───── ENTRIES
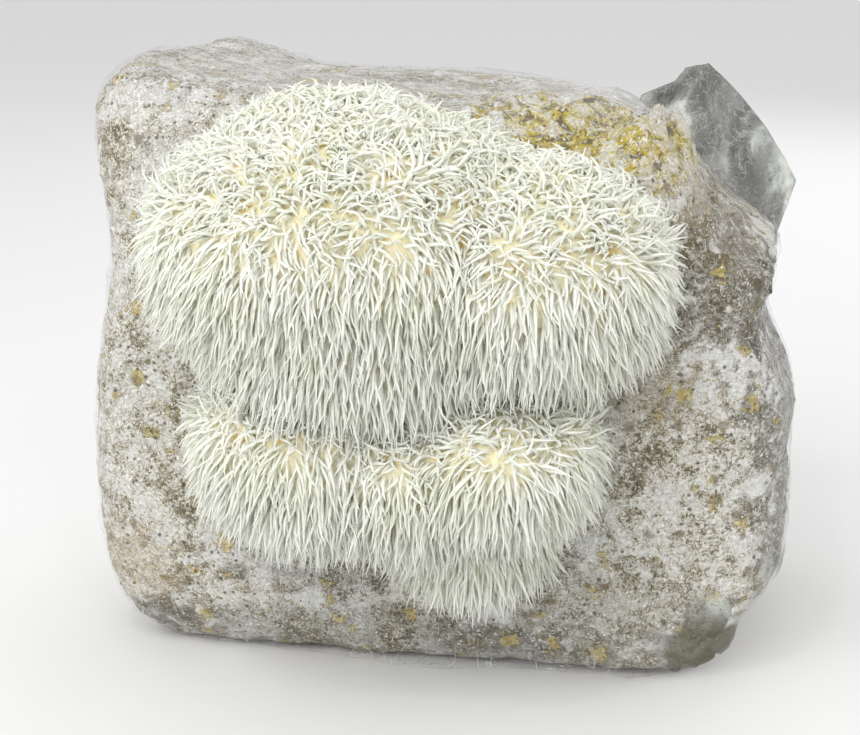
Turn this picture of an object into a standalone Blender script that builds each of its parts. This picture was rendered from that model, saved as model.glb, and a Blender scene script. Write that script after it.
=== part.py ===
"""A lion's mane mushroom fruiting from the front of a sawdust block in its film bag.

Metres, +Z up. The mushroom faces -Y and +X is to the right of someone who faces it.
The block's own middle is at x = 0, y = 0 while the shapes are made. At the end an empty
moves everything so that the world origin is under the middle of the whole object.
"""

import math
import random

import bmesh
import bpy
from mathutils import Euler, Vector, noise
from mathutils.bvhtree import BVHTree

# Driving dimensions of the filled bag
BLOCK_LEFT, BLOCK_RIGHT = 0.0985, 0.1005
BLOCK_DEPTH = 0.122
BLOCK_HEIGHT = 0.168
FILM = 0.0008
GAP = 0.0003

# How the filled bag departs from a box
SQUARENESS = 8.0
SETTLE = 0.0025
TOP_FALL = 0.015
SHOULDER_DROP = 0.030
SHOULDER_FROM, SHOULDER_TO = 0.45, 0.92
LEFT_PEAK, PEAK_FROM, PEAK_TO = 0.006, -0.55, -0.90
LEFT_WAIST, LEFT_WAIST_HEIGHT, LEFT_WAIST_SPREAD = 0.006, 0.115, 0.040
LEFT_TOP_IN = 0.004
NOTCH, NOTCH_HEIGHT, NOTCH_SPREAD = 0.009, 0.099, 0.017
FOOT_IN_RIGHT, FOOT_IN_FRONT, FOOT_IN_LEFT = 0.017, 0.006, 0.005
FOOT_HEIGHT = 0.034
BACK_SLIM = 0.06
LUMP, LUMP_SPACING = 0.0035, 0.060
DIMPLE, DIMPLE_SPACING = 0.0016, 0.026
CELLS = (12, 7, 11)

# The empty end of the bag, folded down behind the block, and the corner that sticks out
TAIL_THICK = 0.0016
TAIL_BOTTOM = 0.070
TAIL_LEFT = -0.075
TAIL_FACES_BACK = 0.70
EAR_MIDDLE = Vector((0.050, 0.040, 0.105))
EAR_BEARINGS = (-5.0, 88.0)
EAR_PEAK, EAR_SPREAD, EAR_FULLNESS = 53.0, 44.0, 2.0
EAR_REACH, EAR_LEAST = 0.023, 0.002
EAR_STEPS = 2
EAR_WAVE, EAR_WAVES = 0.004, 5.0
FLAP_CENTRE = Vector((0.074, -0.054, 0.012))
FLAP_RADIUS = 0.014
FLAP_OUT = Vector((0.005, -0.003, -0.001))
FLAP_SHRINK = 0.60
FLAP_LIFT = 0.0006

# The mushroom: the centre and half sizes of each lobe of flesh, its neck and its spines
LOBES = {
    "crown": ((-0.014, -0.072, 0.125), (0.051, 0.046, 0.034)),
    "crown_top": ((-0.014, -0.068, 0.141), (0.035, 0.030, 0.022)),
    "apron": ((-0.012, -0.077, 0.103), (0.037, 0.040, 0.022)),
    "right": ((0.033, -0.070, 0.123), (0.032, 0.040, 0.028)),
    "waist": ((0.000, -0.070, 0.088), (0.040, 0.026, 0.022)),
    "lower_left": ((-0.023, -0.072, 0.069), (0.031, 0.033, 0.022)),
    "lower_right": ((0.025, -0.074, 0.073), (0.023, 0.032, 0.018)),
    "bottom": ((0.019, -0.070, 0.054), (0.021, 0.026, 0.015)),
}
LOBE_CELL = 0.0089
LOBE_GRAIN = Euler((0.55, 0.45, 0.65))
LOBE_CLEAR = 0.0005
NECK_CENTRE = Vector((0.004, -0.068, 0.102))
NECK_HALF = (0.030, 0.024)
NECK_LENGTH = 0.036
NECK_SIDES = 24
SPINE_TOP, SPINE_SIDE, SPINE_UNDER = 0.007, 0.011, 0.016
SPINE_LEAST = 0.0025
LEAST_ROOT = 0.35
SPINE_WAIST = 0.62
SPINE_ROOM = 0.85
SPINE_CLEAR = 0.0012
SPINE_MOST_BACKWARD = 0.30
SPINE_VARIES = 0.15
SEED = 7
DOWN = Vector((0.0, 0.0, -1.0))

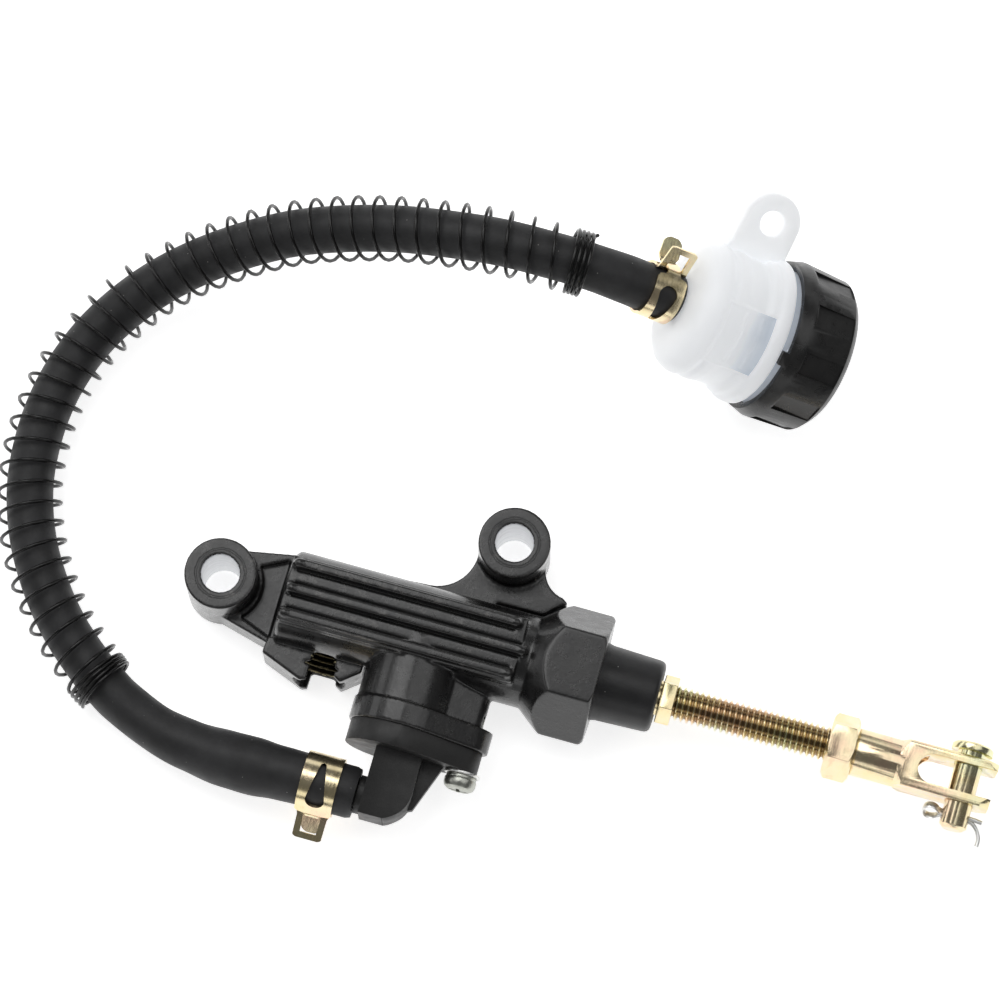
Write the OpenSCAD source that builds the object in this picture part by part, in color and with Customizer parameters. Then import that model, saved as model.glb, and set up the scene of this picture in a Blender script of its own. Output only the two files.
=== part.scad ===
// Rear brake master cylinder for a small motorcycle, with its push rod, supply hose and
// fluid reservoir. Millimetres. The part lies on its mounting faces: +Z is the direction of
// the two mounting bolts, +X runs along the bore towards the clevis, and the origin is the
// back face of the rear mounting hole.

/* [Mounting] */
// Distance along the bore between the two mounting holes
mount_dx = 46.5; // [44:0.5:49]
// Distance across the bore between the two mounting holes
mount_dy = 18.45; // [17.5:0.05:19.5]
// Diameter of a mounting hole
mount_hole_d = 6.5; // [6:0.1:7]
// Outside diameter of a mounting boss
mount_boss_d = 12.3; // [11.5:0.1:12.7]
// Thickness of the casting through a mounting boss
mount_boss_t = 14; // [12:0.5:15]
// Thickness of the web plates beside the bosses
web_t = 7.5; // [6:0.5:9]

/* [Cylinder] */
// Bore diameter
bore_d = 11; // [10.5:0.1:11.5]
// Outside diameter of the barrel
barrel_d = 16; // [15.6:0.1:16.4]
// Width across the flats of the cast hexagon
hex_af = 20; // [19:0.5:20]
// Piston travel
stroke = 7; // [5:0.5:7]
// Diameter of the outlet's tapped hole
outlet_d = 8.8; // [8:0.1:9]

/* [Push rod] */
// Diameter of the push rod's thread
rod_d = 6; // [5.6:0.1:6]
// Width across the flats of the lock nut
nut_af = 10; // [9.5:0.5:11]
// Width and height of the clevis fork
fork_w = 8; // [7.6:0.1:8.4]
// Width of the clevis slot
slot_w = 5; // [4.6:0.1:5.2]
// Diameter of the clevis pin
pin_d = 4.8; // [4.4:0.1:5]

/* [Hose and reservoir] */
// Outside diameter of the hose
hose_d = 8; // [7.6:0.1:8.4]
// Outside diameter of the guard spring's coils
guard_d = 11.4; // [11:0.1:11.5]
// Outside diameter of the reservoir cap
cap_d = 28; // [27.7:0.1:28.2]
// Diameter of the hole in the reservoir's mounting tab
tab_hole_d = 4.3; // [4:0.1:4.7]

/* [Hidden] */
$fn = 64;

// gap between a turning or sliding piece and what it fits
running = 0.05;
// gap between still pieces that lie loosely together
loose = 0.1;

// height of the bore's axis over the mounting faces
axis_z = hex_af / 2;
barrel_r = barrel_d / 2;
bore_r = bore_d / 2;
mount_r = mount_hole_d / 2;
boss_r = mount_boss_d / 2;

// stations along the bore
barrel_x0 = 11.3;
barrel_x1 = 55;
bore_x0 = 26.5;
hex_x0 = 54.5;
hex_x1 = 66.5;
counterbore_x = 61;
piston_x0 = bore_x0 + stroke + 3.5;
piston_x1 = counterbore_x - 0.1;
ball_x = 57;
boot_tip_x = 77.1;
collar_x0 = 77.2;
collar_x1 = 79.7;
nut_x0 = 106.4;
nut_x1 = 111.2;
fork_x0 = 118.6;
rod_x1 = 119;
slot_x0 = 122;
pin_x = 130.3;
fork_x1 = 135.2;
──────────
Each entry above is to be set down again in exactly the same words.

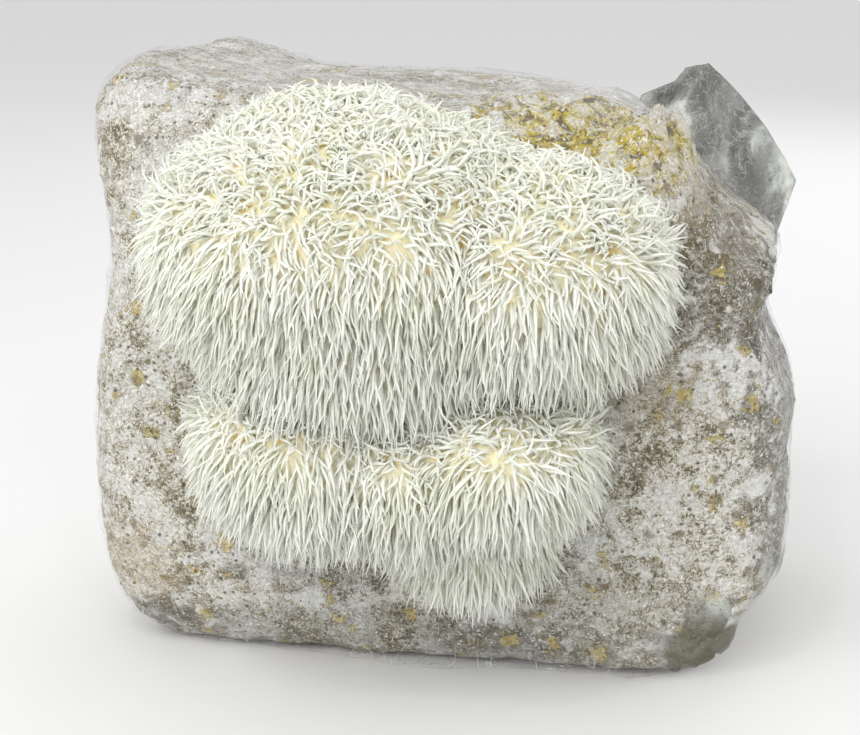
Turn this picture of an object into a standalone Blender script that builds each of its parts. This picture was rendered from that model, saved as model.glb, and a Blender scene script. Write that script after it.
=== part.py ===
"""A lion's mane mushroom fruiting from the front of a sawdust block in its film bag.

Metres, +Z up. The mushroom faces -Y and +X is to the right of someone who faces it.
The block's own middle is at x = 0, y = 0 while the shapes are made. At the end an empty
moves everything so that the world origin is under the middle of the whole object.
"""

import math
import random

import bmesh
import bpy
from mathutils import Euler, Vector, noise
from mathutils.bvhtree import BVHTree

# Driving dimensions of the filled bag
BLOCK_LEFT, BLOCK_RIGHT = 0.0985, 0.1005
BLOCK_DEPTH = 0.122
BLOCK_HEIGHT = 0.168
FILM = 0.0008
GAP = 0.0003

# How the filled bag departs from a box
SQUARENESS = 8.0
SETTLE = 0.0025
TOP_FALL = 0.015
SHOULDER_DROP = 0.030
SHOULDER_FROM, SHOULDER_TO = 0.45, 0.92
LEFT_PEAK, PEAK_FROM, PEAK_TO = 0.006, -0.55, -0.90
LEFT_WAIST, LEFT_WAIST_HEIGHT, LEFT_WAIST_SPREAD = 0.006, 0.115, 0.040
LEFT_TOP_IN = 0.004
NOTCH, NOTCH_HEIGHT, NOTCH_SPREAD = 0.009, 0.099, 0.017
FOOT_IN_RIGHT, FOOT_IN_FRONT, FOOT_IN_LEFT = 0.017, 0.006, 0.005
FOOT_HEIGHT = 0.034
BACK_SLIM = 0.06
LUMP, LUMP_SPACING = 0.0035, 0.060
DIMPLE, DIMPLE_SPACING = 0.0016, 0.026
CELLS = (12, 7, 11)

# The empty end of the bag, folded down behind the block, and the corner that sticks out
TAIL_THICK = 0.0016
TAIL_BOTTOM = 0.070
TAIL_LEFT = -0.075
TAIL_FACES_BACK = 0.70
EAR_MIDDLE = Vector((0.050, 0.040, 0.105))
EAR_BEARINGS = (-5.0, 88.0)
EAR_PEAK, EAR_SPREAD, EAR_FULLNESS = 53.0, 44.0, 2.0
EAR_REACH, EAR_LEAST = 0.023, 0.002
EAR_STEPS = 2
EAR_WAVE, EAR_WAVES = 0.004, 5.0
FLAP_CENTRE = Vector((0.074, -0.054, 0.012))
FLAP_RADIUS = 0.014
FLAP_OUT = Vector((0.005, -0.003, -0.001))
FLAP_SHRINK = 0.60
FLAP_LIFT = 0.0006

# The mushroom: the centre and half sizes of each lobe of flesh, its neck and its spines
LOBES = {
    "crown": ((-0.014, -0.072, 0.125), (0.051, 0.046, 0.034)),
    "crown_top": ((-0.014, -0.068, 0.141), (0.035, 0.030, 0.022)),
    "apron": ((-0.012, -0.077, 0.103), (0.037, 0.040, 0.022)),
    "right": ((0.033, -0.070, 0.123), (0.032, 0.040, 0.028)),
    "waist": ((0.000, -0.070, 0.088), (0.040, 0.026, 0.022)),
    "lower_left": ((-0.023, -0.072, 0.069), (0.031, 0.033, 0.022)),
    "lower_right": ((0.025, -0.074, 0.073), (0.023, 0.032, 0.018)),
    "bottom": ((0.019, -0.070, 0.054), (0.021, 0.026, 0.015)),
}
LOBE_CELL = 0.0089
LOBE_GRAIN = Euler((0.55, 0.45, 0.65))
LOBE_CLEAR = 0.0005
NECK_CENTRE = Vector((0.004, -0.068, 0.102))
NECK_HALF = (0.030, 0.024)
NECK_LENGTH = 0.036
NECK_SIDES = 24
SPINE_TOP, SPINE_SIDE, SPINE_UNDER = 0.007, 0.011, 0.016
SPINE_LEAST = 0.0025
LEAST_ROOT = 0.35
SPINE_WAIST = 0.62
SPINE_ROOM = 0.85
SPINE_CLEAR = 0.0012
SPINE_MOST_BACKWARD = 0.30
SPINE_VARIES = 0.15
SEED = 7
DOWN = Vector((0.0, 0.0, -1.0))

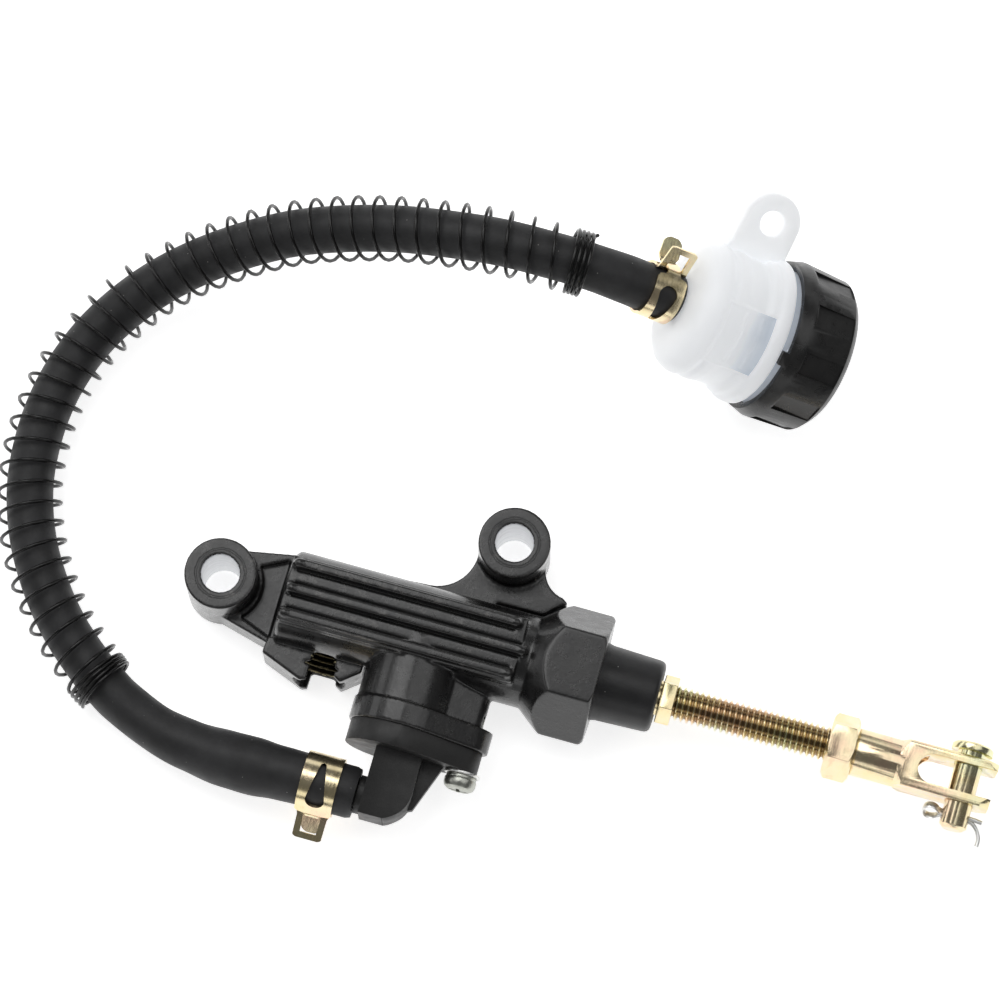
Write the OpenSCAD source that builds the object in this picture part by part, in color and with Customizer parameters. Then import that model, saved as model.glb, and set up the scene of this picture in a Blender script of its own. Output only the two files.
=== part.scad ===
// Rear brake master cylinder for a small motorcycle, with its push rod, supply hose and
// fluid reservoir. Millimetres. The part lies on its mounting faces: +Z is the direction of
// the two mounting bolts, +X runs along the bore towards the clevis, and the origin is the
// back face of the rear mounting hole.

/* [Mounting] */
// Distance along the bore between the two mounting holes
mount_dx = 46.5; // [44:0.5:49]
// Distance across the bore between the two mounting holes
mount_dy = 18.45; // [17.5:0.05:19.5]
// Diameter of a mounting hole
mount_hole_d = 6.5; // [6:0.1:7]
// Outside diameter of a mounting boss
mount_boss_d = 12.3; // [11.5:0.1:12.7]
// Thickness of the casting through a mounting boss
mount_boss_t = 14; // [12:0.5:15]
// Thickness of the web plates beside the bosses
web_t = 7.5; // [6:0.5:9]

/* [Cylinder] */
// Bore diameter
bore_d = 11; // [10.5:0.1:11.5]
// Outside diameter of the barrel
barrel_d = 16; // [15.6:0.1:16.4]
// Width across the flats of the cast hexagon
hex_af = 20; // [19:0.5:20]
// Piston travel
stroke = 7; // [5:0.5:7]
// Diameter of the outlet's tapped hole
outlet_d = 8.8; // [8:0.1:9]

/* [Push rod] */
// Diameter of the push rod's thread
rod_d = 6; // [5.6:0.1:6]
// Width across the flats of the lock nut
nut_af = 10; // [9.5:0.5:11]
// Width and height of the clevis fork
fork_w = 8; // [7.6:0.1:8.4]
// Width of the clevis slot
slot_w = 5; // [4.6:0.1:5.2]
// Diameter of the clevis pin
pin_d = 4.8; // [4.4:0.1:5]

/* [Hose and reservoir] */
// Outside diameter of the hose
hose_d = 8; // [7.6:0.1:8.4]
// Outside diameter of the guard spring's coils
guard_d = 11.4; // [11:0.1:11.5]
// Outside diameter of the reservoir cap
cap_d = 28; // [27.7:0.1:28.2]
// Diameter of the hole in the reservoir's mounting tab
tab_hole_d = 4.3; // [4:0.1:4.7]

/* [Hidden] */
$fn = 64;

// gap between a turning or sliding piece and what it fits
running = 0.05;
// gap between still pieces that lie loosely together
loose = 0.1;

// height of the bore's axis over the mounting faces
axis_z = hex_af / 2;
barrel_r = barrel_d / 2;
bore_r = bore_d / 2;
mount_r = mount_hole_d / 2;
boss_r = mount_boss_d / 2;

// stations along the bore
barrel_x0 = 11.3;
barrel_x1 = 55;
bore_x0 = 26.5;
hex_x0 = 54.5;
hex_x1 = 66.5;
counterbore_x = 61;
piston_x0 = bore_x0 + stroke + 3.5;
piston_x1 = counterbore_x - 0.1;
ball_x = 57;
boot_tip_x = 77.1;
collar_x0 = 77.2;
collar_x1 = 79.7;
nut_x0 = 106.4;
nut_x1 = 111.2;
fork_x0 = 118.6;
rod_x1 = 119;
slot_x0 = 122;
pin_x = 130.3;
fork_x1 = 135.2;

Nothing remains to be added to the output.